Object data in JSON:
= = = = = = =

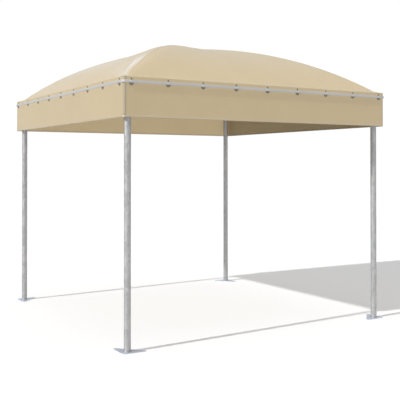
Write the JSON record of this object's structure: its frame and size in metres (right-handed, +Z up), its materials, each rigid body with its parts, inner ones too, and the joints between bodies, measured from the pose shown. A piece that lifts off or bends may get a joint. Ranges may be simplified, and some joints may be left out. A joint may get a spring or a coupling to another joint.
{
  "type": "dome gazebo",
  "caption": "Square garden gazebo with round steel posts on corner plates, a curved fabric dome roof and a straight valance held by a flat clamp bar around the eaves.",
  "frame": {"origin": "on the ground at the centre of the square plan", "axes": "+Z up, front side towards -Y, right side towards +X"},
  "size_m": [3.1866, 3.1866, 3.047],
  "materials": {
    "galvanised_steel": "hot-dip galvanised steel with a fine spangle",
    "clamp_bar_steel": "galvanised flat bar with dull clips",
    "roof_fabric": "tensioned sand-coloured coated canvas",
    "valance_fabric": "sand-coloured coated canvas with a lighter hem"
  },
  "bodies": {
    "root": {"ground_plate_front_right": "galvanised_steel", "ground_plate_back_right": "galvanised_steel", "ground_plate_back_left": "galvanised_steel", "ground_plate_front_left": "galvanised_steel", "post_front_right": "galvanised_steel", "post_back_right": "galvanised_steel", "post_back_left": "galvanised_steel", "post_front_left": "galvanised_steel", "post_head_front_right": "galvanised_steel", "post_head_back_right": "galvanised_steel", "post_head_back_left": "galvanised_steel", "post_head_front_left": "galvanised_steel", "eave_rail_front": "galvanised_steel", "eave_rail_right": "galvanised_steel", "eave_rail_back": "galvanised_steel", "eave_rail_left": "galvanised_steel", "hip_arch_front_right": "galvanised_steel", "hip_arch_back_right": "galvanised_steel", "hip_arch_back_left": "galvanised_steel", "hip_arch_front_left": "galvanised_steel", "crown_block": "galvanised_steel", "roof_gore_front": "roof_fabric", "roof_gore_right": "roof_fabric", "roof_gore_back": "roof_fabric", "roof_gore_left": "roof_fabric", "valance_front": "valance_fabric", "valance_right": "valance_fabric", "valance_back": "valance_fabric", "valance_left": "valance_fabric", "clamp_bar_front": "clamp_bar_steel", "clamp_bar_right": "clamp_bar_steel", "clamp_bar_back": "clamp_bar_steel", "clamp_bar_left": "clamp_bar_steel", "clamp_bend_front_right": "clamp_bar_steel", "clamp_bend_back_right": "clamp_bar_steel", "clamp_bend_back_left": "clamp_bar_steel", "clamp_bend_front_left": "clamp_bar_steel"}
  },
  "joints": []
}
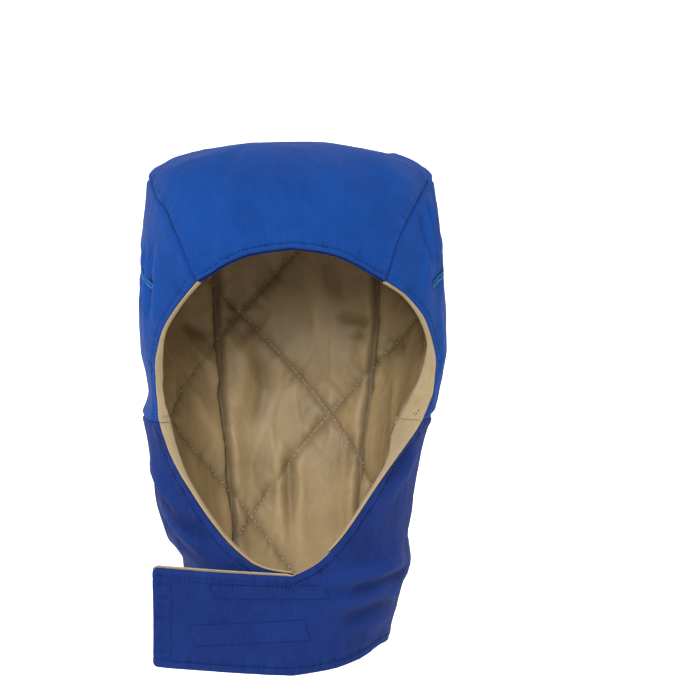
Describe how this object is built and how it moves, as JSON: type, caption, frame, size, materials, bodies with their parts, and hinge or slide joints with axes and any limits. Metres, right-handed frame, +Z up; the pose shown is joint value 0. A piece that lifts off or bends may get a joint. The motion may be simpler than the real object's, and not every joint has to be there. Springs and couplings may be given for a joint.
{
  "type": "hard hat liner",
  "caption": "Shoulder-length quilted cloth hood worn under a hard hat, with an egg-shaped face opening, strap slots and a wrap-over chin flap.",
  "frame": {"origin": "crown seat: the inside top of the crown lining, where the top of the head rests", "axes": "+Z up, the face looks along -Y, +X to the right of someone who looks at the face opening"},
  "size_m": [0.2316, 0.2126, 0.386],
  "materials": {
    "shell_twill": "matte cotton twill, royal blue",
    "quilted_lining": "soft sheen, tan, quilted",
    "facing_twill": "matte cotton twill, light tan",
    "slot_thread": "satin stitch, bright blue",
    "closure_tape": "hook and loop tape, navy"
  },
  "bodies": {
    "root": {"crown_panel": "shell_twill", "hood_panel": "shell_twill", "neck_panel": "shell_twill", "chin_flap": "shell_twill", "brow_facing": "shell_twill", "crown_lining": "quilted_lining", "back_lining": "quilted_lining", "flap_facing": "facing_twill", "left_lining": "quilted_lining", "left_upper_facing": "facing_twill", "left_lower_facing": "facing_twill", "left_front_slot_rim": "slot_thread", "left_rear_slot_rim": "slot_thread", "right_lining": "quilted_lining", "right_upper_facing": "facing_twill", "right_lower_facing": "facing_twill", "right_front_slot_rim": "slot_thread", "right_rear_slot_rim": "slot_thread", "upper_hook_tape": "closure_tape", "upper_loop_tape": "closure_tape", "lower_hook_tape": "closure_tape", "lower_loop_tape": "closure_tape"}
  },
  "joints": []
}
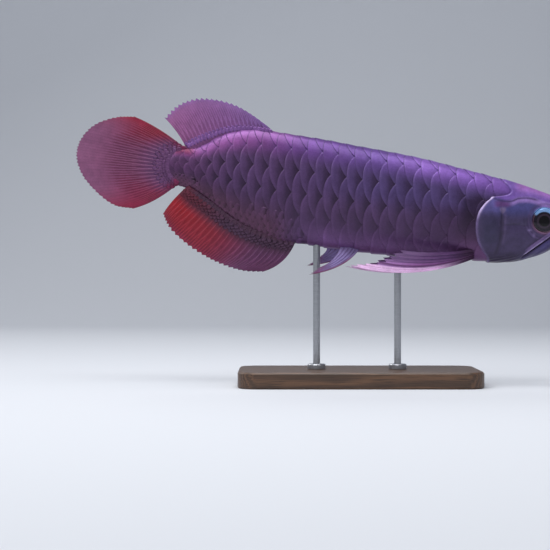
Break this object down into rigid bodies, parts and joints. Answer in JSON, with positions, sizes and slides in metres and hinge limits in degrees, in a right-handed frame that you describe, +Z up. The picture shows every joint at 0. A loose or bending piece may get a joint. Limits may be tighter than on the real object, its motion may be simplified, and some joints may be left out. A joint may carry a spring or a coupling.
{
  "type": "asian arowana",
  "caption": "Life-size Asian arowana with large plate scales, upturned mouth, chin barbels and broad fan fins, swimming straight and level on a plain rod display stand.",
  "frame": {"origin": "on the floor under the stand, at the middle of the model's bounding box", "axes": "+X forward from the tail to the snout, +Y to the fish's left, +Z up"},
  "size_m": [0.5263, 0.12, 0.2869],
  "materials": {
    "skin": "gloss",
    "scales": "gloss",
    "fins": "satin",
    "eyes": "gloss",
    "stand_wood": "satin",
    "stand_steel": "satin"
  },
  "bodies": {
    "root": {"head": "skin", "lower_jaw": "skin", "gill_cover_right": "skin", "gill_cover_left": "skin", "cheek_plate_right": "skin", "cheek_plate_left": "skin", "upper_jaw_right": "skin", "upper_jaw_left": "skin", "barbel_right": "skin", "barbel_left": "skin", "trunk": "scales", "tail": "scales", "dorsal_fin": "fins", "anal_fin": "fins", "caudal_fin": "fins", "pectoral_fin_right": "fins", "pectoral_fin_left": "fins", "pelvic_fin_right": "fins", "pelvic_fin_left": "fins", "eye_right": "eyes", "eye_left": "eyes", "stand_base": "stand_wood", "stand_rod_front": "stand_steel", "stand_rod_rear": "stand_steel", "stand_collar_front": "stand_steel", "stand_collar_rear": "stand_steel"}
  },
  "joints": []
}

= = = = = = =

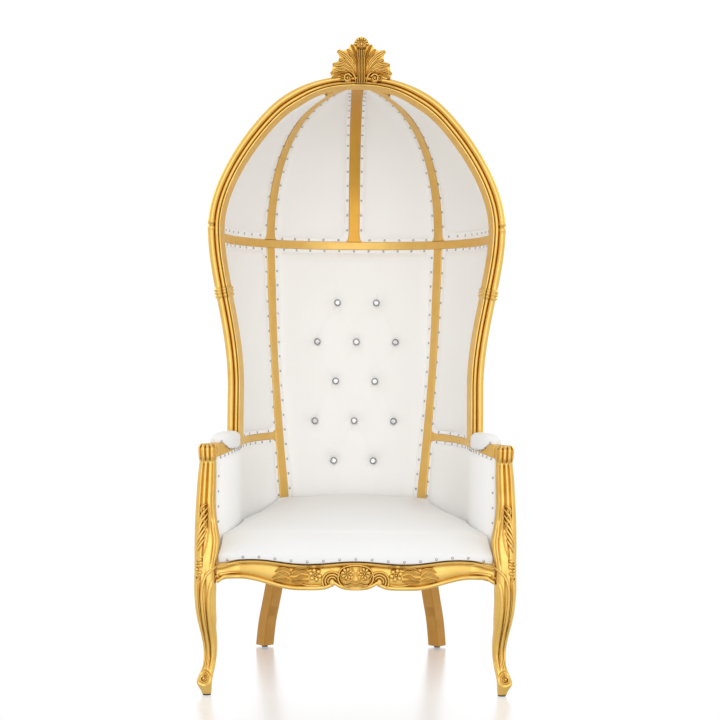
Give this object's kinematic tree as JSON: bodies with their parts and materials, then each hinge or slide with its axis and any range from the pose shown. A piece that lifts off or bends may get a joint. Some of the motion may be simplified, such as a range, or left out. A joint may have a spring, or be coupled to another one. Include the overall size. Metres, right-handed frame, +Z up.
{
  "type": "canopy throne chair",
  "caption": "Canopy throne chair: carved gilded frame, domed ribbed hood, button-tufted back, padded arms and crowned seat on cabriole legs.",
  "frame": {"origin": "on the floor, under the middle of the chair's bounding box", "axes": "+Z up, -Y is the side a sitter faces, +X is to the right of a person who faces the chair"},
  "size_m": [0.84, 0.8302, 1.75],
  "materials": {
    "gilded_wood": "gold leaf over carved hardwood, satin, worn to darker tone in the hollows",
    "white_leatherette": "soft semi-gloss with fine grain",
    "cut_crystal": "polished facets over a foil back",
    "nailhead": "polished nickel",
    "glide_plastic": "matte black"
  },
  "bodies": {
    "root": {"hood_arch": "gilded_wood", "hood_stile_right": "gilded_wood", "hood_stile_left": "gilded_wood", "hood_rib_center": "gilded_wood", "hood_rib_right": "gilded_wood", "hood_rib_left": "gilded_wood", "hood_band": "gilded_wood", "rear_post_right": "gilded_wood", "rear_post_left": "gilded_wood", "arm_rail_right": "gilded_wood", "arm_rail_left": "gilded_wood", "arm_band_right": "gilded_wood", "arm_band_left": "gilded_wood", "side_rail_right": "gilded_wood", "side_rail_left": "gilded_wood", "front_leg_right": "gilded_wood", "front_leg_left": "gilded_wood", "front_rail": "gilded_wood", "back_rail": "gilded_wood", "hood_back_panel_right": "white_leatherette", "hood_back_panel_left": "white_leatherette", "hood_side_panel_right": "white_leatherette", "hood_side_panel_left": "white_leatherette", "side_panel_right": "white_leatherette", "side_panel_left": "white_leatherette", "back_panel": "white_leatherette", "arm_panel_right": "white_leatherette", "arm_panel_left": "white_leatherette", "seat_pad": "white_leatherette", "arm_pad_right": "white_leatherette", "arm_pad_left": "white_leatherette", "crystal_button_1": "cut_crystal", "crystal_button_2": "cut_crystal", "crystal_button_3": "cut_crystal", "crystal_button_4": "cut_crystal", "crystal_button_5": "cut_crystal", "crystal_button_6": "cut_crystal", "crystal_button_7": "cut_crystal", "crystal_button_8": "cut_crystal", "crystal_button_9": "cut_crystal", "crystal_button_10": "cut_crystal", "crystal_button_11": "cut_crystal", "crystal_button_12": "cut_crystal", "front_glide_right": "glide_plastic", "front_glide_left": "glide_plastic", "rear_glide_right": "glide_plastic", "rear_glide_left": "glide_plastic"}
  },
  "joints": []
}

= = = = = = =

PROMPT: Copy each line of the entries that includes the word "their".

REPLY TO THE EXERCISE:
Describe how this object is built and how it moves, as JSON: type, caption, frame, size, materials, bodies with their parts, and hinge or slide joints with axes and any limits. Metres, right-handed frame, +Z up; the pose shown is joint value 0. A piece that lifts off or bends may get a joint. The motion may be simpler than the real object's, and not every joint has to be there. Springs and couplings may be given for a joint.
Give this object's kinematic tree as JSON: bodies with their parts and materials, then each hinge or slide with its axis and any range from the pose shown. A piece that lifts off or bends may get a joint. Some of the motion may be simplified, such as a range, or left out. A joint may have a spring, or be coupled to another one. Include the overall size. Metres, right-handed frame, +Z up.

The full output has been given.